Emerging growth company
If an emerging growth company, indicate by check mark if the registrant has elected not to use the extended transition period for complying with any new or revised financial accounting standards provided pursuant to Section 13(a) of the Exchange Act. ☐
Item 5.02 Departure of Directors or Certain Officers; Election of Directors; Appointment of Certain Officers; Compensatory Arrangements of Certain Officers.
On November 20, 2025, Cineverse Corp. (the "Company") amended its 2017 Equity Incentive Plan (the "Plan Amendment") to increase the number of shares authorized for issuance thereunder from 2,504,913 to 3,504,913.
The foregoing description of the Plan Amendment is qualified in its entirety by reference to such amendment, which is filed herewith as Exhibit 10.1.
Item 5.07 Submission of Matters to a Vote of Security Holders.
(a) At the Annual Meeting of Stockholders of the Company held on November 20, 2025 (the “Annual Meeting”), the stockholders of the Company voted on five proposals.

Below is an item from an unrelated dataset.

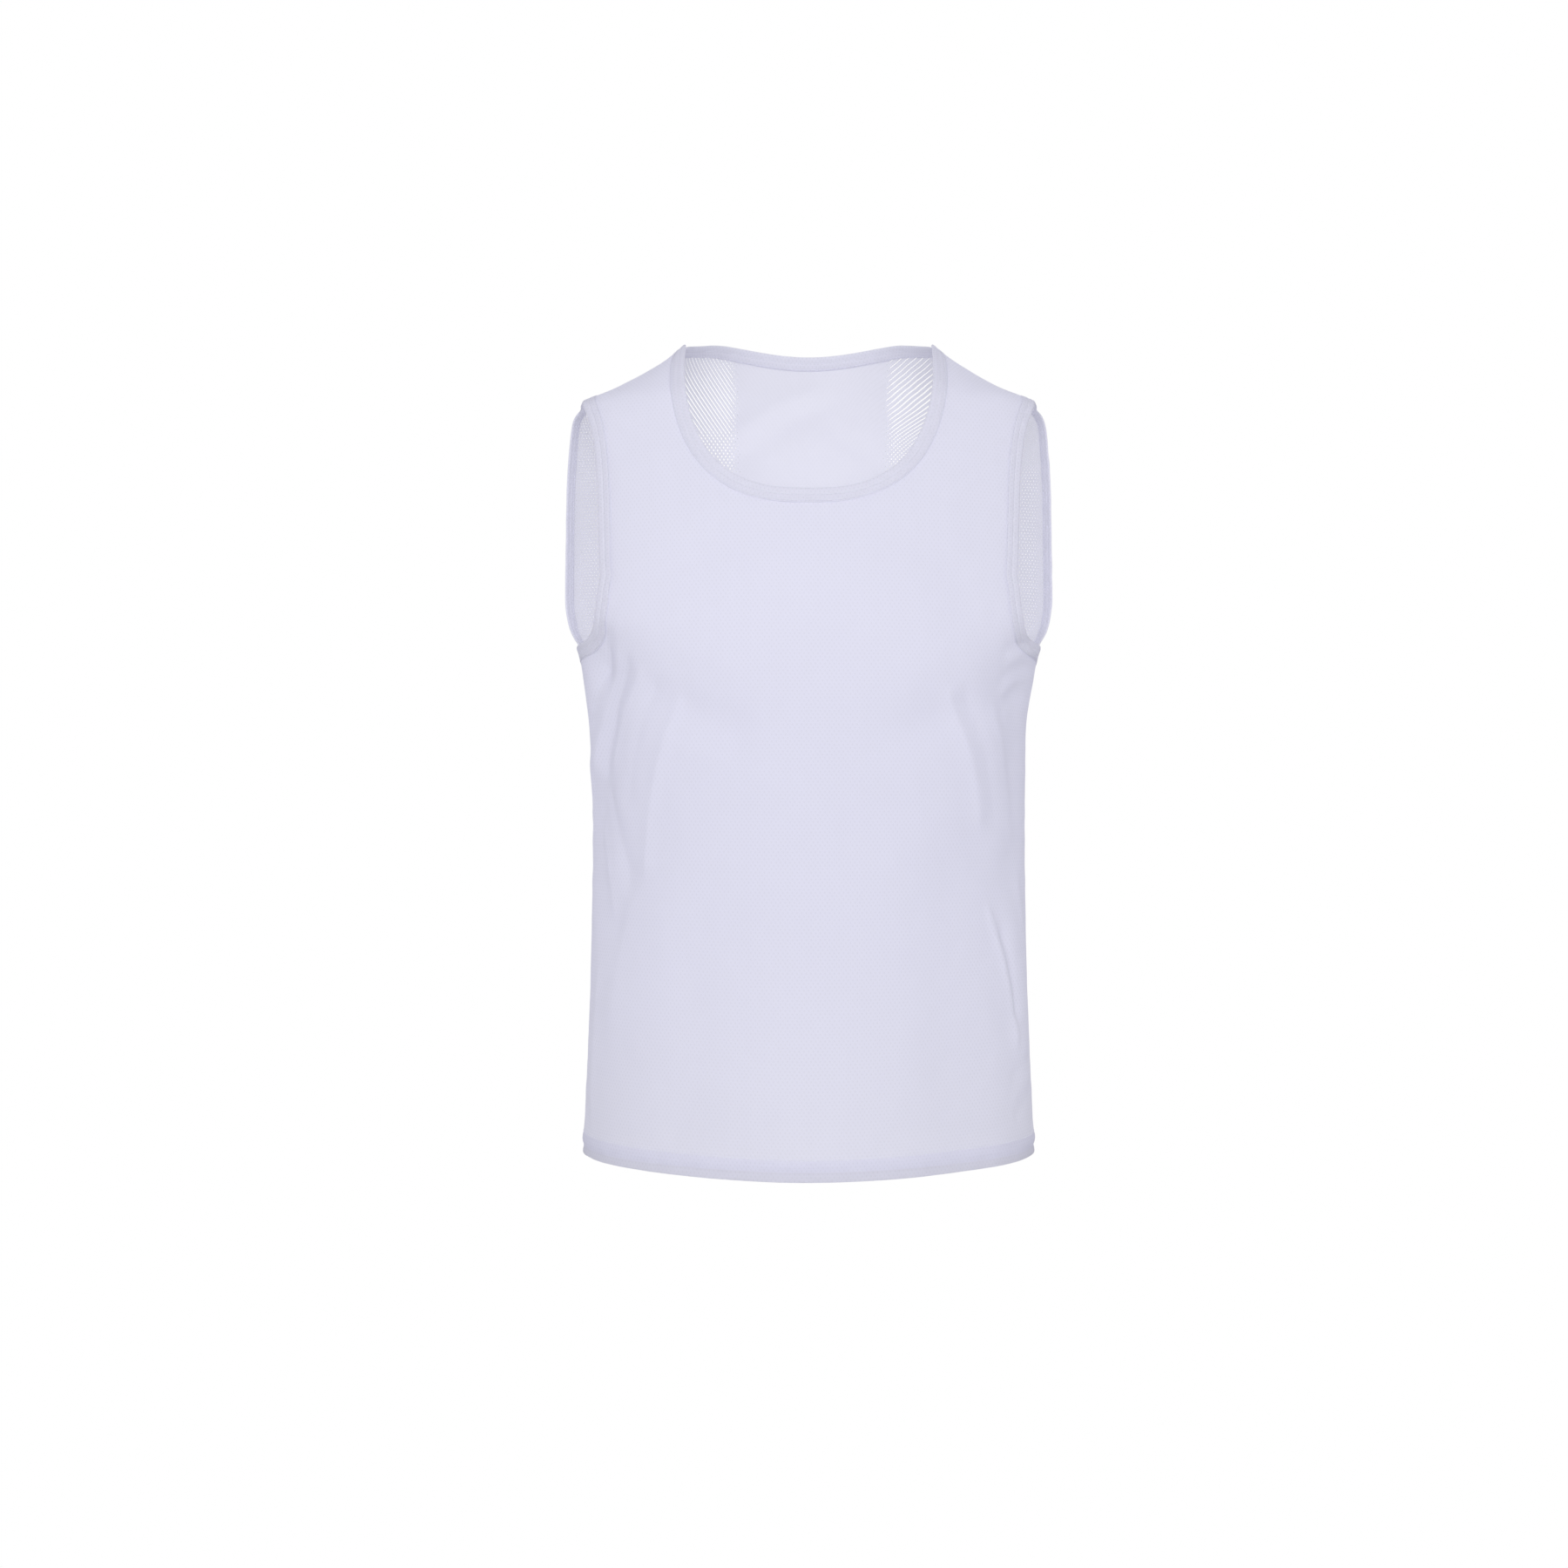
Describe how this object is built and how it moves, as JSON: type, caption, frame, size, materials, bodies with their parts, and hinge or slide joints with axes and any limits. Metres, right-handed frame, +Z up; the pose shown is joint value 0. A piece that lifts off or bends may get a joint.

Proxies for the Annual Meeting were solicited pursuant to Regulation 14A under the Securities Exchange Act of 1934, as amended. There was no solicitation of proxies in opposition to management’s nominees as listed in the proxy statement and all of management’s nominees were elected to our Board of Directors.
(b) Details of the voting are provided below:
Proposal 1:
To elect four (4) members of the Company’s Board of Directors to serve until the 2026 Annual Meeting of Stockholders (or until successors are elected or directors resign or are removed).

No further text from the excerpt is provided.